Mercado inquieto. Apesar de reconhecer que hoje há um grau elevado de aproximação com o BC, essa fonte refuta a tese de que isso representa uma maior tolerância da autoridade monetária com a inflação. "O BC não deixou de ter um perfil mais ortodoxo que a Fazenda", afirmou a fonte, explicando que hoje há, na verdade, mais disposição de BC e Fazenda de sentar e discutir os problemas da economia brasileira e buscar encontrar as melhores soluções para conter a inflação, evitar uma arriscada sobrevalorização cambial e crescer ao máximo possível.

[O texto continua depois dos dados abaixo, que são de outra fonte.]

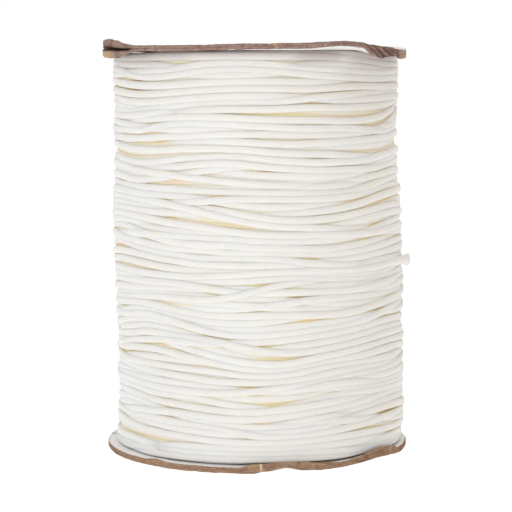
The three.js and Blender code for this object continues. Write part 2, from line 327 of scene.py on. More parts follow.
class Winder:
    """Lays the cord turn by turn on a map of the radius reached so far."""

    AHEAD = 50  # steps looked ahead
    COMMIT = 34  # steps laid at a time
    GUIDE_PULL = 0.35  # how firmly the hand's line is kept against the easier one
    STEEPEST = 4  # most map rows crossed in a step
    REACH = 2.6  # how far from the hand's line a turn may lie
    FORBIDDEN = 100.0  # the cost of lying on a disc
    MARGIN = 12  # map rows looked at beyond the place it comes from
    EASED, EASED_REACH = 3.0, 8  # steps that the line is softened over
    TIGHTENED = 140  # rounds in which it is pulled straight from one contact to the next

    def __init__(self):
        self.map = under_surface(column_azimuth[:, None], heights[None])
        self.low, self.high = height_limits(column_azimuth)
        self.half = int(SETTLED_RADIUS / GRID)
        self.offsets = np.arange(-self.half, self.half + 1)
        self.cap = np.sqrt(SETTLED_RADIUS ** 2 - (self.offsets * GRID) ** 2)
        self.step = WOUND_RADIUS * math.radians(STEP_DEGREES)
        self.raw, self.height, self.radius = [], [], []

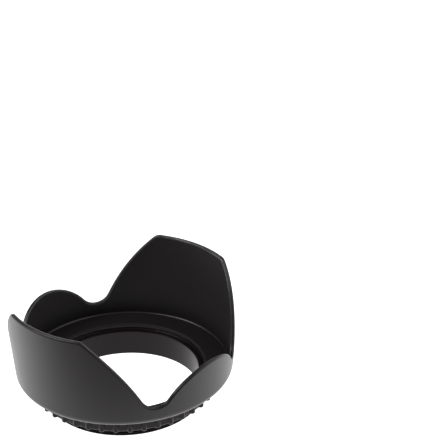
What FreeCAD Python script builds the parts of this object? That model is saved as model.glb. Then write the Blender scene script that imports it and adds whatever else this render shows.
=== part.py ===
"""Screw-in petal lens hood: a threaded mount tube, a petal shade and a studded locking ring.

Millimetres, +Z up along the optical axis. The origin is the centre of the tube's lower end,
on which the hood stands. The tall petals are on the Y axis and the short ones on the X axis.
"""
import FreeCAD, Part
import math
import os
import Sketcher

DIMENSIONS = {
    # mount tube
    "thread_radius": 33.5,
    "thread_end": 3.9,
    "shank_radius": 33.1,
    "tube_bore_radius": 31.1,
    "tube_height": 11.25,
    "lead_in": 0.35,
    # running clearance between the tube's shank and the ring and shade that turn on it
    "turning_clearance": 0.09,
    # locking ring
    "ring_bottom": 5.2,
    "ring_web_top": 8.3,
    "ring_skirt_top": 11.9,
    "ring_body_radius": 38.0,
    "ring_skirt_bore": 36.8,
    "ring_edge_round": 0.3,
    "stud_radius": 1.2,
    "stud_axis_radius": 38.15,
    "stud_count": 42,
    "stud_phase": -2.7,
    # shade: hub, floor and wall
    "hub_bottom": 8.4,
    "hub_radius": 36.4,
    "ledge_height": 11.3,
    "opening_radius": 33.6,
    "opening_round": 1.0,
    "underside": 12.15,
    "floor_top": 13.6,
    "base_radius": 45.55,
    "flare": 0.0752,
    "wall": 1.85,
    "shoulder_round": 3.4,
    "floor_round": 1.0,
    # shade: petal outline, laid out flat on a cylinder of layout_radius
    "layout_radius": 47.5,
    "tall_petal_height": 51.7,
    "short_petal_height": 32.2,
    "tall_corner_angle": 23.0,
    "side_foot_angle": 52.7,
    "side_foot_height": 20.6,
    "tall_side_radius": 104.5,
    "short_petal_radius": 27.0,
    "tall_corner_round": 4.5,
    "notch_round": 7.0,
    # extra height of the turned blank, which the petal cut takes off
    "blank_extra": 3.0,
}
SHEET = "dimensions"


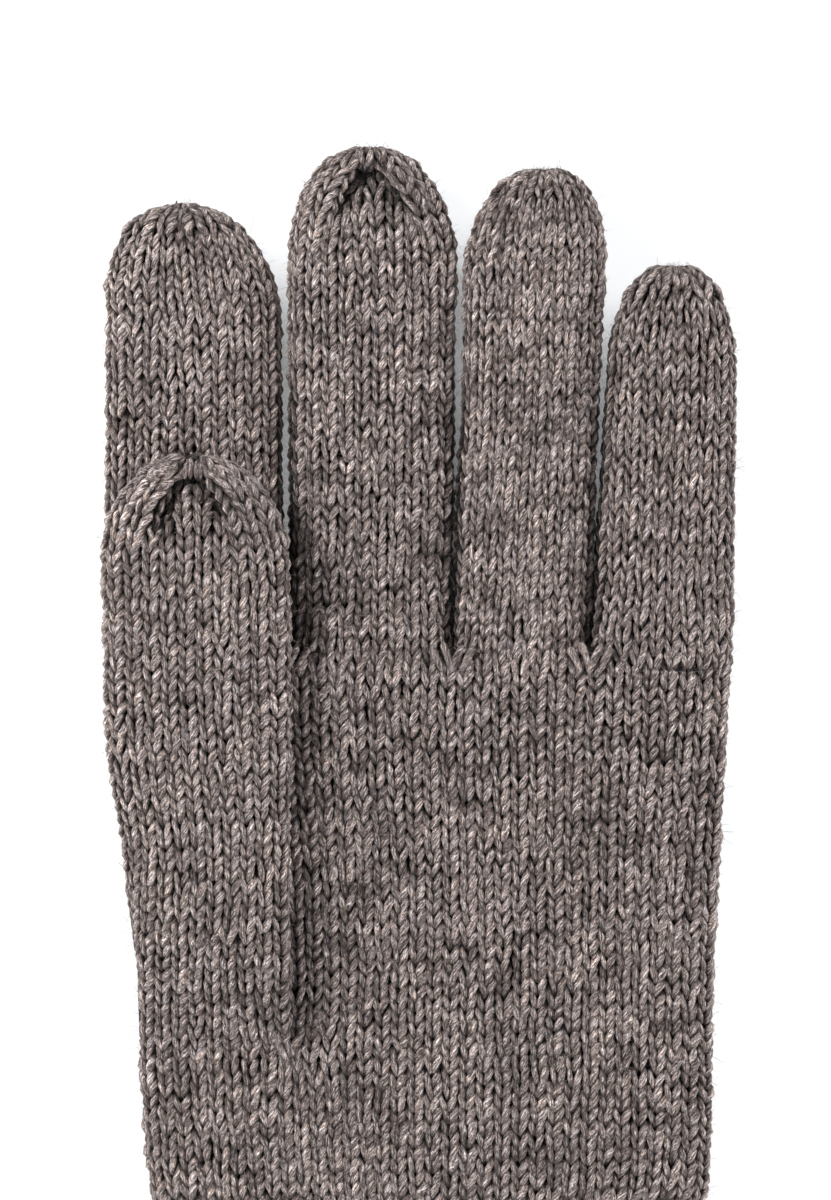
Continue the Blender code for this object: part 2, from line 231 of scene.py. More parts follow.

Se tal aproximação é bem vista no governo, no mercado há inquietação, porque levanta dúvidas se esse maior alinhamento não significa perda de autonomia do BC. "Não deveria ter alinhamento em decisão de política monetária. Ninguém do Tesouro na Europa ou nos EUA fica em cima das decisões do BCE e do Fed. Aqui o BC deveria ter independência operacional de fato. Não me parece que medidas macroprudenciais sendo utilizadas mais do que juros seja uma decisão apenas do BC", disse o economista-chefe da MB Associados, Sergio Vale.

Para ele, o BC deve subir juros mesmo contra a vontade do presidente. "Como vai ser quando precisar subir ainda mais a Selic, como achamos que será o caso? Esse teste ainda está por vir. Até agora não me parece haver sinais claros de total independência do BC em relação ao resto do governo, pelo contrário, uma sintonia fina com o resto do Executivo, o que é prejudicial para a inflação."